Jangan Korbankan Manusia
Sejarah juga mengungkapkan bahwa banyak manusia yang dikorbankan untuk kepentingan manusia lain dan untuk kepentingan penyembahan kepada dewa-dewa. Orang Mesir kuno setiap tahun mengorbankan anak gadis yang cantik dengan menenggelamkannya ke dalam sungai Nil sebagai tumbal untuk sungai Nil agar sungai Nil tidak banjir dan menjadi malapetaka bagi bangsa Mesir. Lagi pula di daerah Kan'an atau Irak masa dulu, mengorbankan bayi-bayi untuk disembahkan kepada Dewa Bal. Begitu juga di Meksiko mempersembahkan jantung dan darah manusia sebagai persembahan kepada Dewa Matahari. Sedangkan di Eropa Utara, orang Viking yang mendiami Skandinavia mengorbankan pemuka agamanya untuk dipersembahkan kepada Dewa Odin Dewa Perang. Ayah Nabi Muhammad saw hampir saja disembelih oleh kakeknya Abdul Mutholib untuk membayar nazar. Abdul Motholib bernazar jika ia dikaruniai anak laki-laki sebanyak 12 orang maka ia akan menyembelihnya satu orang tanda syukur kepada Tuhan. Namun ketika penyembelihan berlangsung, anak-anaknya dan pemuka masyarakat Mekah dengan penuh pertimbangan bermohon kepada Abdul Mutholib agar penyembelihan terhadap Abdullah dibatalkan dan diganti dengan seratus ekor unta. Permohonan ini dapat diterima oleh Abdul Mutholib, dan akhirnya manusia tidak jadi dikorbankan walaupun untuk kepentingan pendekatan kepada Tuhan. Nabi Ibrahim as tidak diizinkan oleh Allah menyembelih Ismail, diganti dengan seekor domba karena kedudukan manusia yang mulia tidak boleh dikorbankan untuk kepentingan pendekatan diri kepada Allah sekalipun.

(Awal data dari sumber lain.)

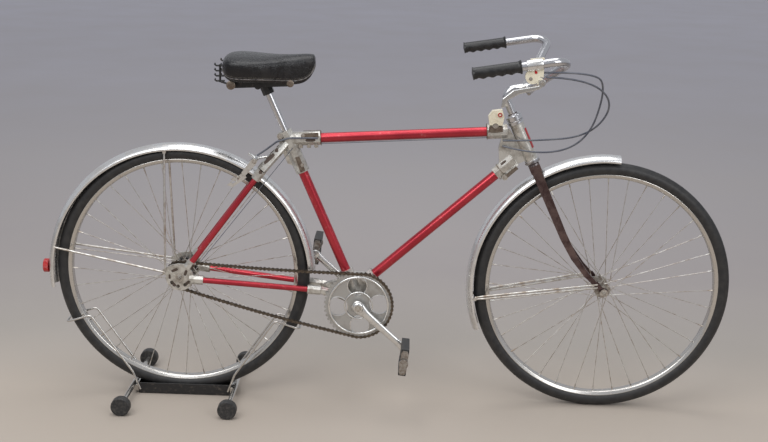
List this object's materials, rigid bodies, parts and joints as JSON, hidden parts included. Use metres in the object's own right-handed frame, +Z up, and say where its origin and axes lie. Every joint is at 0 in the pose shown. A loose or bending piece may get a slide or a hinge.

Perumpamaan sebuah kapal bertingkat sedang berlayar di laut lepas. Penumpang kapal pada tingkat paling bawah jika memerlukan air selalu mengambilnya ke tingkat atas. Dalam keperluan air tersebut timbullah pikiran dari penumpang kapal tingkat bawah: "Kenapa harus repot-repot mengambil air ke tingkat atas padahal batas kita dengan air hanya sehelai papan, kenapa tidak dibikin lubang aja di papan ini? Kita bebas mengambil air dan kita tidak mengganggu ketenangan penumpang atas." Jika pikiran ini yang dipakai berarti kita mendahulukan kepentingan diri sendiri tanpa menghiraukan kapal akan tenggelam dan akan banyak manusia yang menjadi korban akibatnya.
Malu Kepada Hewan
Syarat binatang kurban telah ditentukan di dalam syariat. Diantaranya tidak boleh cacat. Tidak boleh robek telinganya, tidak boleh ompong giginya, tidak boleh berpenyakit kulit, tidak boleh terlalu kurus dan sebagainya. Maka muncul pertanyaan kenapa peserta kurban tidak diberi seperti syarat-syarat tersebut? Jawabannya adalah karena hewan dinilai dari fisiknya sedangkan manusia dinilai dari hatinya. Jadi yang dinilai Allah adalah keikhlasan kita. Jika kita tidak ikhlas berkurban maka nilai pengorbanan kita jauh di bawah pengorbanan sapi, kerbau atau kambing yang telah mengorbankan nyawanya, sedangkan kita baru mengorbankan beberapa Rupiah dari uang kita. Karena itu merasa malulah kepada hewan jika kita tidak ikhlas. Hakikatnya berkurban dengan menyembelih binatang ternak adalah suatu proses untuk memulai pengorbanan yang jauh lebih besar untuk masa yang akan datang.